In a statement by the Construction Industries Federation (CIF) and the Metal and Allied Namibian Workers Union (Manwu), the two entities argue that most Namibian-owned contractors are excluded due to steep financial prequalification or qualification requirements.
These projects include the N$255 million Ministry of Education, Arts and Culture tender awarded to August 26 for the construction of classrooms, Nampower’s 70MWp project in Rosh Pinah, the Road Authority’s N$344 million rehabilitation of the 30 kilometre road between Karibib and Usakos of which locals have been awarded N$64 million.
“All the developments are extremely disappointing and undermine Namibia’s own contractors. Namibian contractors as well as professionals in the construction sector are in desperate need for work.
“There seems to be no understanding, and no deliberate attempt to optimally support our local industry. This not only includes majority Namibian-owned SMEs but also majority Namibian-owned mid-size contractors and majority Namibian-owned large size contractors,” said CIF CEO, Bärbel Kirchner.
Kirchner argues that, as it appears, local contractors, in particular the large-size contractors are deliberately undermined, which she says can bring about the insolvency and eventually bankruptcy of established and well capacitated contractors.
“Many of Namibia’s large-size contractors have invested in plants and machinery and have financial obligations which demand a related turnover. If indeed these businesses were to close down, Namibia will lose the backbone of its building and construction sector; and Namibia will become increasingly dependent on foreign contractors.

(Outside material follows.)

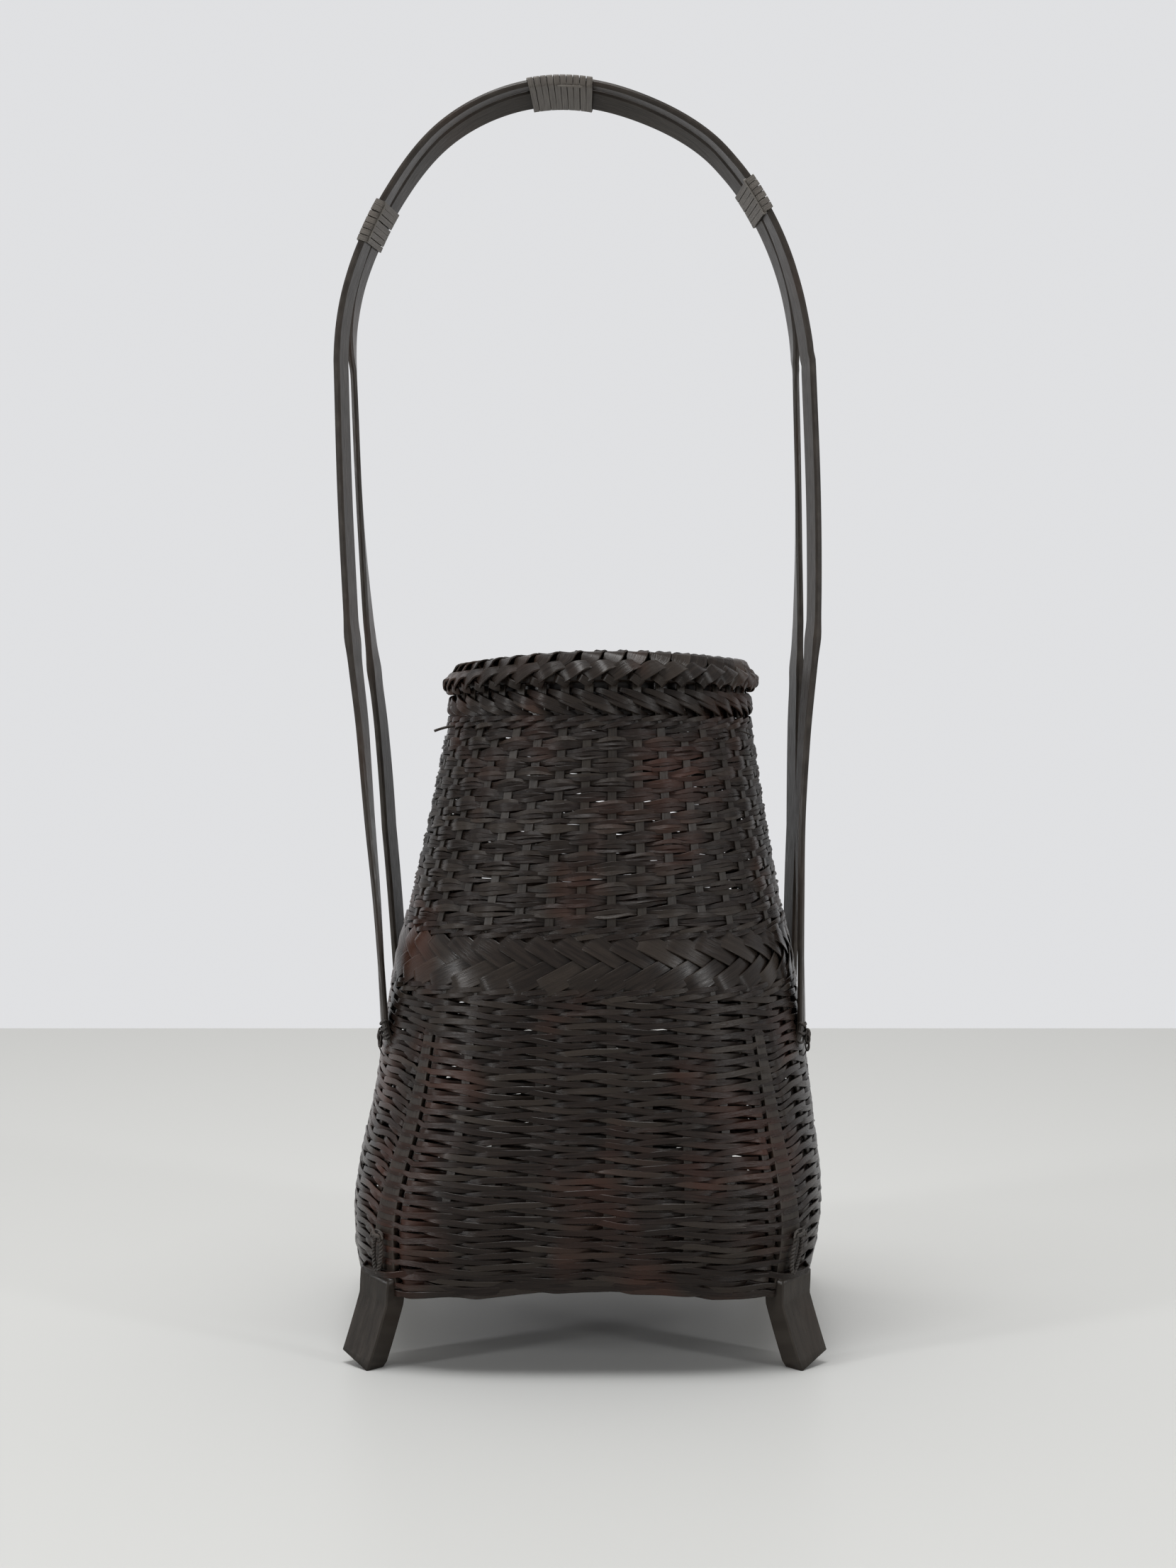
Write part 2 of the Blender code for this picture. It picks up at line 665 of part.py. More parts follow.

Once the latter have succeeded in fully capturing the Namibian market, it is very likely that there will be an eventual change to their business models and their costing and pricing strategy.”
The Nampower Nampower project in particular, which is funded by the Kreditanstalt für Wiederaufbau (KfW), Kirchner says, is of such a size that again our own contractors are excluded to participate, even if they were to consider a joint venture.
Regarding Nawater’s African Development Bank-funded projects, CIF and Manwu say the projects have excessive financial pre-qualifications, which they argue excludes all Namibian contractors.
The financial qualifications are N$512 million (US$27 million), N$702 million (US$37 million), and N$246 million (US$13 million), respectively.
“Therefore, Namibia’s own contractors are excluded despite them having built water retaining structures throughout Namibia. This is also despite the fact that a Namibian contractor has supplied and commissioned the existing Ohangwena, Eenhana RO plant at a value of N$6.6 million.
“Now, the tender requirements include an additional RO plant and ancillary works, the size of which is smaller than half of the current RO plant, yet the related experience qualification is N$246 million (US$13 million),” the joint statement reads.
Meanwhile, Manwu Secretary-General Justina Jones argued that middle-men or “tenderpreneurs” have brought a bad name to the sector.
“We all know that tenderpreneurs, very likely, are a project of corrupt officials who are in bed with foreign contractors. Tenderpreneurs are the ones who are messing up and it seems there is no one that is ready to hold them accountable. We have been calling for the establishment of the National Construction Council so that the sector is properly regulated,”Jones added.